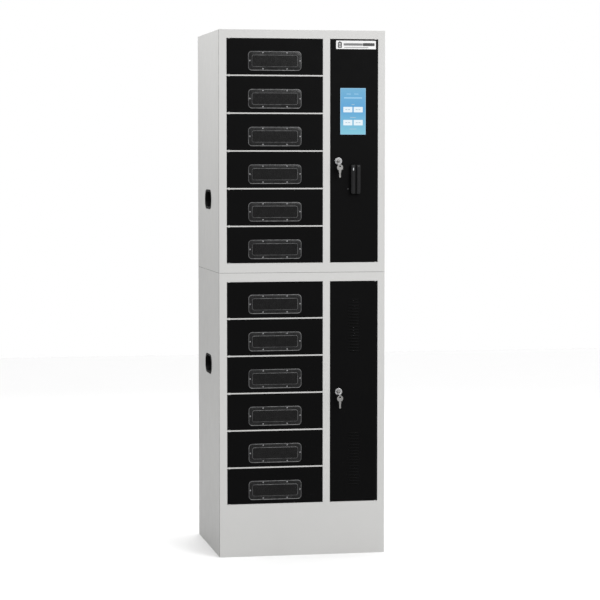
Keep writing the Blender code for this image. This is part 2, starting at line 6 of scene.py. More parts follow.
import bmesh
import bpy
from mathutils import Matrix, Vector


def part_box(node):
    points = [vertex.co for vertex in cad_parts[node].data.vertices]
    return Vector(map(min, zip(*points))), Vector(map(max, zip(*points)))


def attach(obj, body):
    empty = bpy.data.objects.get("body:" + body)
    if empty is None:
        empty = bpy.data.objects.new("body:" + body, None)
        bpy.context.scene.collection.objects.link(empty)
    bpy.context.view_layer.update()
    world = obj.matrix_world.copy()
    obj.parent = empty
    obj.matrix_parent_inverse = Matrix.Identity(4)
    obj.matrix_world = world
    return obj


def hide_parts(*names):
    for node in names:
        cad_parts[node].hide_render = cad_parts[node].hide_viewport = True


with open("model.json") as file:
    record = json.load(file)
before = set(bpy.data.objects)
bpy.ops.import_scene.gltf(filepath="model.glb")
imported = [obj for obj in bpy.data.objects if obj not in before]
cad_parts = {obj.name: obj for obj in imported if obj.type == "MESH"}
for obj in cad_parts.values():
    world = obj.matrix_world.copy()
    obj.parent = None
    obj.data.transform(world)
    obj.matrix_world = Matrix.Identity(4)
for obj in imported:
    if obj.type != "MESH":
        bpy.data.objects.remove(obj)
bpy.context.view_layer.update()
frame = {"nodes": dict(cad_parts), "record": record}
NODES = frame["nodes"]
BODY_OF = {
    node: body
    for body, members in frame["record"]["behaviour"]["bodies"].items()
    for node in members
}
BAY_NUMBERS = [f"{k:02d}" for k in range(1, 13)]
CABINETS = ("upper", "lower")
SIDES = (("left", -1), ("right", 1))
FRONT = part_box("upper_service_door")[0].y
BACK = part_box("upper_back_panel")[1].y
BAYS_IN_CABINET = 6
BAY_PITCH = 0.135
SHARP_EDGE = math.radians(30)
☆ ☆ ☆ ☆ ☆
• TASK DESCRIPTION
Repeat the material in full, exactly as it stands.

• FINISHED ANSWER
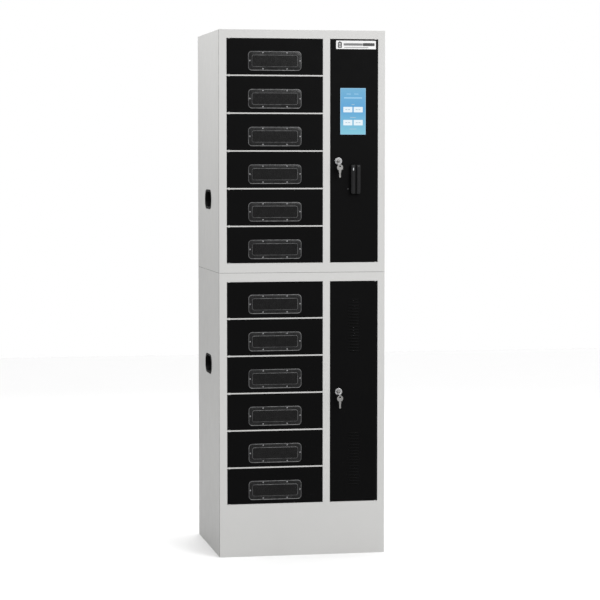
Keep writing the Blender code for this image. This is part 2, starting at line 6 of scene.py. More parts follow.
import bmesh
import bpy
from mathutils import Matrix, Vector


def part_box(node):
    points = [vertex.co for vertex in cad_parts[node].data.vertices]
    return Vector(map(min, zip(*points))), Vector(map(max, zip(*points)))


def attach(obj, body):
    empty = bpy.data.objects.get("body:" + body)
    if empty is None:
        empty = bpy.data.objects.new("body:" + body, None)
        bpy.context.scene.collection.objects.link(empty)
    bpy.context.view_layer.update()
    world = obj.matrix_world.copy()
    obj.parent = empty
    obj.matrix_parent_inverse = Matrix.Identity(4)
    obj.matrix_world = world
    return obj


def hide_parts(*names):
    for node in names:
        cad_parts[node].hide_render = cad_parts[node].hide_viewport = True


with open("model.json") as file:
    record = json.load(file)
before = set(bpy.data.objects)
bpy.ops.import_scene.gltf(filepath="model.glb")
imported = [obj for obj in bpy.data.objects if obj not in before]
cad_parts = {obj.name: obj for obj in imported if obj.type == "MESH"}
for obj in cad_parts.values():
    world = obj.matrix_world.copy()
    obj.parent = None
    obj.data.transform(world)
    obj.matrix_world = Matrix.Identity(4)
for obj in imported:
    if obj.type != "MESH":
        bpy.data.objects.remove(obj)
bpy.context.view_layer.update()
frame = {"nodes": dict(cad_parts), "record": record}
NODES = frame["nodes"]
BODY_OF = {
    node: body
    for body, members in frame["record"]["behaviour"]["bodies"].items()
    for node in members
}
BAY_NUMBERS = [f"{k:02d}" for k in range(1, 13)]
CABINETS = ("upper", "lower")
SIDES = (("left", -1), ("right", 1))
FRONT = part_box("upper_service_door")[0].y
BACK = part_box("upper_back_panel")[1].y
BAYS_IN_CABINET = 6
BAY_PITCH = 0.135
SHARP_EDGE = math.radians(30)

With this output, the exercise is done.